Mme Colette Mélot . - La référence à la Croix-Rouge ne signifie pas que cet organisme soit exemplaire à tous points de vue. Elle me paraît toutefois utile dans le contexte actuel, où les États-Unis tendent à refuser de refonder l'ICANN sur un traité de droit international public : en effet, bien que relevant du droit privé suisse, le CICR se voit reconnaître une personnalité juridique internationale au même titre que les organisations intergouvernementales, en vertu d'un statut souvent qualifié de sui generis . Même si son existence ne découle pas en soi d'un mandat conféré par des gouvernements, ses activités - fournir protection et assistance aux victimes de conflits armés - sont prescrites par la communauté internationale des États et fondées sur le droit international, en particulier sur les Conventions de Genève. Ce statut hybride pourrait donc inspirer la réforme de l'ICANN.

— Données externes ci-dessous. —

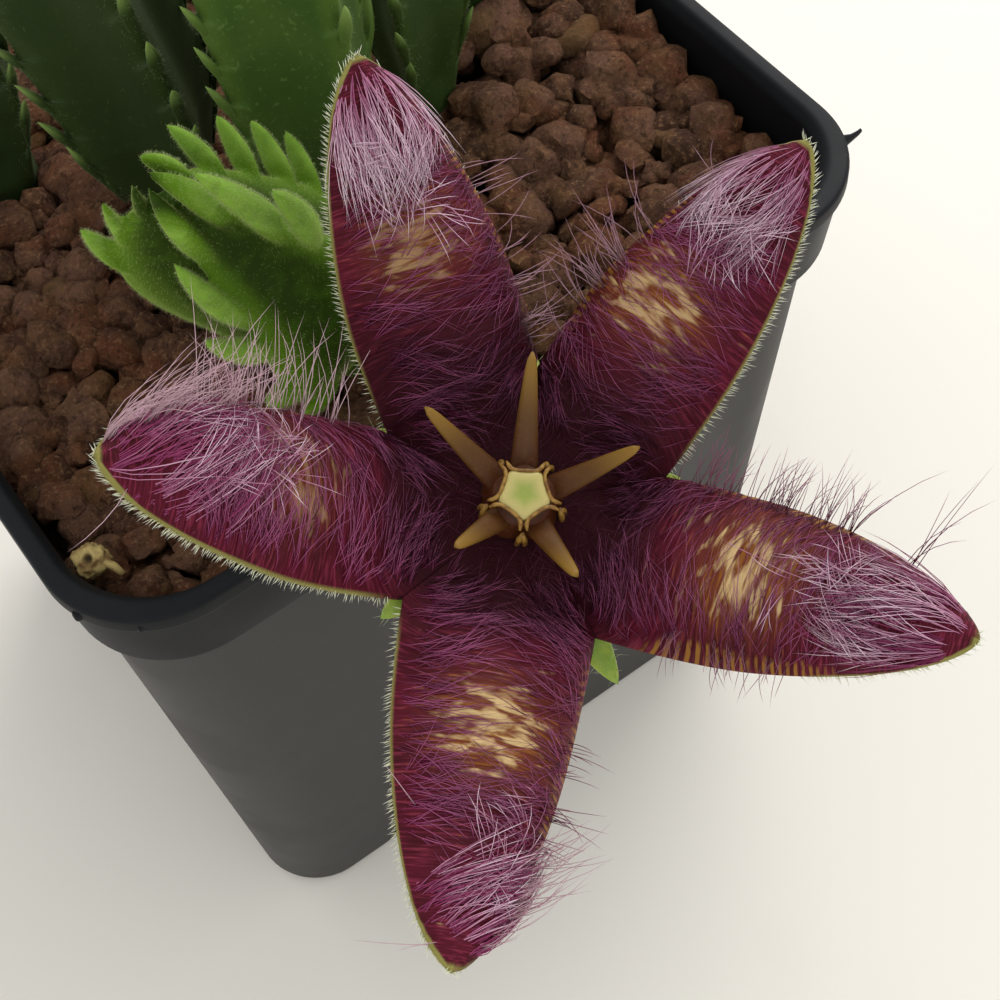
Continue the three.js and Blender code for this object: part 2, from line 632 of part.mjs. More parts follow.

M. Jean Bizet, président. - Je mets aux voix la proposition de résolution européenne dans la rédaction proposée par le rapporteur.
La proposition de résolution européenne ainsi modifiée est adoptée à l'unanimité.
M. Jean Bizet, président. - Je précise que les questions de protection des données seront traitées à la fois par la commissaire européenne à la justice, Vera Jourova, par la commissaire au commerce, Cecilia Malmström, notamment concernant la renégociation de l'accord euro-américain dit Safe Harbor , voire par Günther Oettinger, commissaire chargé de l'économie et de la société numériques, sous la supervision de Andrus Ansip, vice-président de la Commission chargé du marché unique numérique. Nous pouvons en tout cas nous féliciter que le numérique soit l'une des priorités affirmées par le président Juncker car il est au coeur de l'achèvement du marché intérieur.
M. Simon Sutour . - Mme Malmström, suédoise, est très libérale... Nous devrons être vigilants.